Track down each line that has the word "bodies" and copy it.

## Start SOURCE EXCERPT

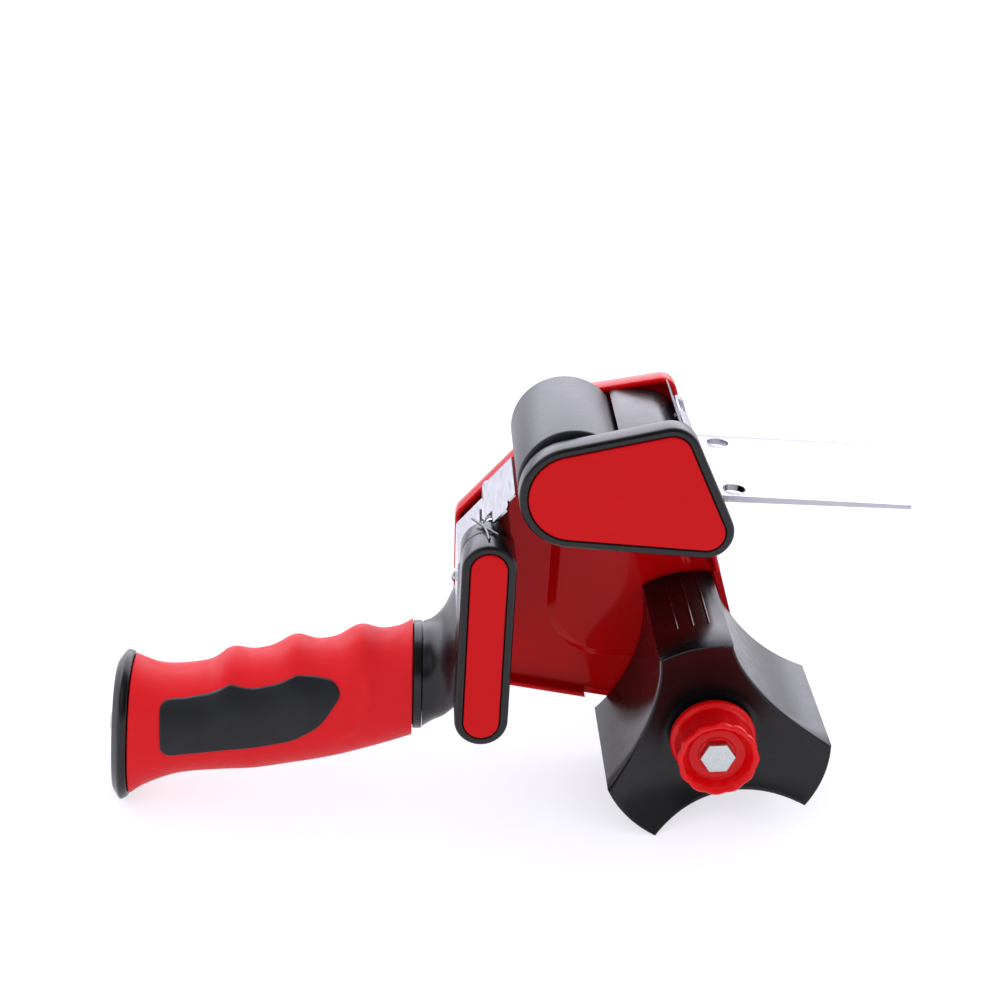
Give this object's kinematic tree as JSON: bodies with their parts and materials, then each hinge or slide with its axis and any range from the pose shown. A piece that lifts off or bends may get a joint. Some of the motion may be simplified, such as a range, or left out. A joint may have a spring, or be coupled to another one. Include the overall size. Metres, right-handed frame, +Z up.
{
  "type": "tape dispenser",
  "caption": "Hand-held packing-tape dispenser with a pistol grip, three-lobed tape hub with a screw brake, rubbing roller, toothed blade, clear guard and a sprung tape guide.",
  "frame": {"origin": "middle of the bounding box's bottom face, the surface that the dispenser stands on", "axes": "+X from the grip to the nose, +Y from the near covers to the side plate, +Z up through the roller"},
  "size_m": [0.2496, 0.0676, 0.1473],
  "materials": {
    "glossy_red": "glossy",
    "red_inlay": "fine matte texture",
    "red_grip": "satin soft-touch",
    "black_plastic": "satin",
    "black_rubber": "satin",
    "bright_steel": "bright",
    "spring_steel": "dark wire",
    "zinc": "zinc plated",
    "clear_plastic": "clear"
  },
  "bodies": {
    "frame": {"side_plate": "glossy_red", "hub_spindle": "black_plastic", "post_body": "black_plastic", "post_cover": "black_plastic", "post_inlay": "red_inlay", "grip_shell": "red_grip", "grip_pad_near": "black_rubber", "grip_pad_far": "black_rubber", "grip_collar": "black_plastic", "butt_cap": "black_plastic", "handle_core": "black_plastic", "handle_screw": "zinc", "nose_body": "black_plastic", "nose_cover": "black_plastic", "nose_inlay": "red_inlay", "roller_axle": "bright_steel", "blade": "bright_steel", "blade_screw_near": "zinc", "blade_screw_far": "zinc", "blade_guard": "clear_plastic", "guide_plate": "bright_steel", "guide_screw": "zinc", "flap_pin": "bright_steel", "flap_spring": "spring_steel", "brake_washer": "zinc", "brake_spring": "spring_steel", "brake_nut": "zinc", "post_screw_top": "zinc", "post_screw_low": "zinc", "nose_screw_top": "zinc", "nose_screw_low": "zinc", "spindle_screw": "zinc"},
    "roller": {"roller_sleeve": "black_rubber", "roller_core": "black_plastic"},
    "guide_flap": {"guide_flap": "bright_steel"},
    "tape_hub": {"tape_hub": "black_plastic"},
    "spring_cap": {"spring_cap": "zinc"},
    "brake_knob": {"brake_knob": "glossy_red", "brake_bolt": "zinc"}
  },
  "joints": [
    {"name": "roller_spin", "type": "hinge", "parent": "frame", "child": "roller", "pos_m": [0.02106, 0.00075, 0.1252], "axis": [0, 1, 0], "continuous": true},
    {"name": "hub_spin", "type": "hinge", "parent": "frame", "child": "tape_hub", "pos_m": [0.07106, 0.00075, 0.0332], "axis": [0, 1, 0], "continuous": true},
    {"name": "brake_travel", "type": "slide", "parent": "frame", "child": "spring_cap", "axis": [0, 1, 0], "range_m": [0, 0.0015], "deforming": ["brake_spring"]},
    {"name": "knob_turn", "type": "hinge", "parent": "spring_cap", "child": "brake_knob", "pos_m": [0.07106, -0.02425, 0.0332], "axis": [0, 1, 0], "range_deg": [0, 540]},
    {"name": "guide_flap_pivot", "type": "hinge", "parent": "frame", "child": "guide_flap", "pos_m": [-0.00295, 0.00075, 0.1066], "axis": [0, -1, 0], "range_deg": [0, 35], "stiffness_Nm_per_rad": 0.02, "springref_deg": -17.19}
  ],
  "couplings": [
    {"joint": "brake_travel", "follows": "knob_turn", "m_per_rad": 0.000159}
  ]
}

## End SOURCE EXCERPT

● FULL ANSWER
Give this object's kinematic tree as JSON: bodies with their parts and materials, then each hinge or slide with its axis and any range from the pose shown. A piece that lifts off or bends may get a joint. Some of the motion may be simplified, such as a range, or left out. A joint may have a spring, or be coupled to another one. Include the overall size. Metres, right-handed frame, +Z up.
  "bodies": {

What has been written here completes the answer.